Our first hydraulic loader was a trip bucket on a Farmall H. Would have been mid 60s I guess. Dad had a cable lift that ran with a winch off the PTO on a JD B before that. I think it was around 69 or so that we got an Oliver Super 55 with a trip bucket Freeman loader. That was quite a step up because unlike the H,it had a wide front. It was about 80 or 81 before I finally got a loader with a hydraulic bucket. It was a Freeman on a Ferguson 30. It was way too much loader for that little tractor. I bought a 1020 Deere in December of 81 and put the loader on that. That one was the ultimate for the next 30+ years with power steering and a hydraulic bucket both until I got the FWA Oliver 1365.
 
If the 70 had a wide front end and was blowing the corn into a wagon that could have been us and our next door neighbor in the video. They jointly owned the chopper and a JD blower with a long table and belt driven. Neighbor supplied the 70 on the chopper and Dad supplied a W9 and later a Cockshutt 50 on the blower. I can remember more than one wet fall with the 70 digging through the mud and sometimes stuck. That chopper and a load of silage was a lot of weight behind that tractor. Memories of growing up.
 
Don't think we had silos until about 1960 but had a loader in 1953. New Farmall Super C, had loader, planter, cultivator, Fast hitch mower, 2 btm.plow and a rear blade. Little tractor wore out two loaders.
 
Hauled a load of Fords piggybacked from Archibald back to Central Iowa for a auction. The man running the loader tractor would bring up and position them on the trailer faster than I could put them in gear and throw a chain over the middle of the tractor. The DOT would have a hayday giving tickets for the way they were chained down., Never lost one. Had nine tractors on a 42 ft trailer, the good old days.
 
Dad never had a loader. When he retired, the fellow who farmed the place had a 460 with a loader on it. Spent a lot of time picking rock beside that tractor.

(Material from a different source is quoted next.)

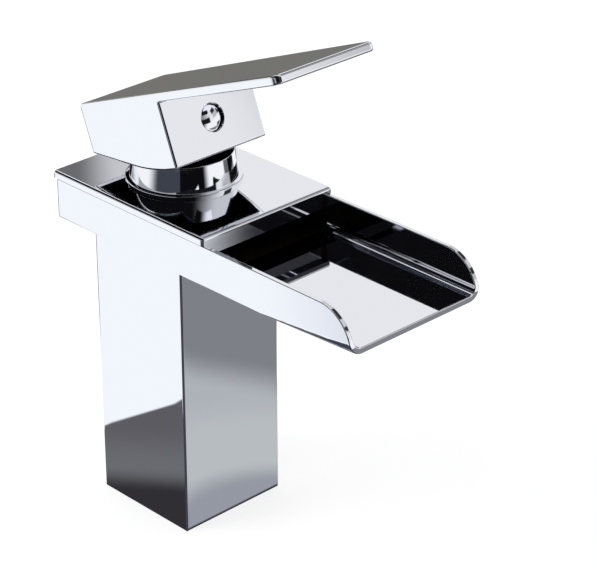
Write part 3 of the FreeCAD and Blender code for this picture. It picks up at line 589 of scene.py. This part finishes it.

Our silo was a wood stave silo. 2x6 tongue and grove boards and tee posts is the best description I can come up with. Dad built a bunker one year. It was round. He used hay bales to make the sides and a fence to keep it together.
 
We didn't have a loader tractor growing up, Grandpa "borrowed" a JD 40 with trip manure bucket from "Doc" Bartz when we needed to clean the barn/spread manure in the grapes every spring. No power steering and a straight vertical steering wheel did not lend to rapid movements, but it beat the heck out of the alternative (ME). Filling our tiny International ground-driven spreader was best done in tiny chunks anyways, since it would plug easily and slip the tires if large gobs were dumped in.

When Doc passed away, he willed the 40 to Grandpa, the last survivor of the neighborhood equipment-sharing group. Grandpa felt it was his duty to buy the tractor from the widow despite what the will said, and paid what the local auctioneer said was decent value. We used that tractor as is for a few years, then moved the loader (Model 5?) over to our 1010- still no power steering, but a slanted steering wheel and dash shifter made it much more comfortable. I sold the 1010/loader to a neighbor when I got the 2630 with newer 520 loader, leaping into the 1970's technology in the early 2000's. He flushed the radiator and never added antifreeze, and the block cracked the first winter. I saw it sell at his estate auction, never flinched once to buy it back. I still use the 40, mostly to mow ditch banks with a sickle mower.
 
Nice old video ! You can just about smell that fresh cut silage, one of my favorite farm smells. The corn looks pretty green still in the video, that's the way I remember we did it too. When I see them chopping around here now its usually much drier corn, not sure why. We would blow the silage into a stave silo 35 feet high with a belt ran from a Farmall Super H, I can still remember how hard it would work and that belt jumping when a bigger slug would go in. Dad was always worried about plugging the pipe and would try to feed slow enough. If the pipe plugged it was a big headache to clear.
 
Ran Deere 2 cylinder for years and NEVER a think about not running smoth enough for PTO work. Something was wrong with the tractor that needed repair if they had a problem like that. AC dealer complained about that causing breakage problems in the AC combine knowing we had a PTO combine and Deere 2 cylinder tractor. That is untill he realized that the combine that was having the problem had its own AC B engine mounted on the toung. After he got it thru his head it was the AC powered one that was having the problems instead of the one pulled by the JD tractor he never again said a word about Deere being like that.
 
We were still chopping with the 2 bangers into the 80's. Ours was a gasser 720 on the chopper and occasionally a G on the blower. Some folks down the road a ways had 730 diesels they ran. We had one but the crank got bent during spring plowing one year and that was the end of it. Bought the place in 79 it had a 14x40 silo and we filled that and a 12x30 out in the neighbors field. The next year we put up a 20x70 and the G was taken off blower duty. Still ran the 720 on the chopper quite a bit.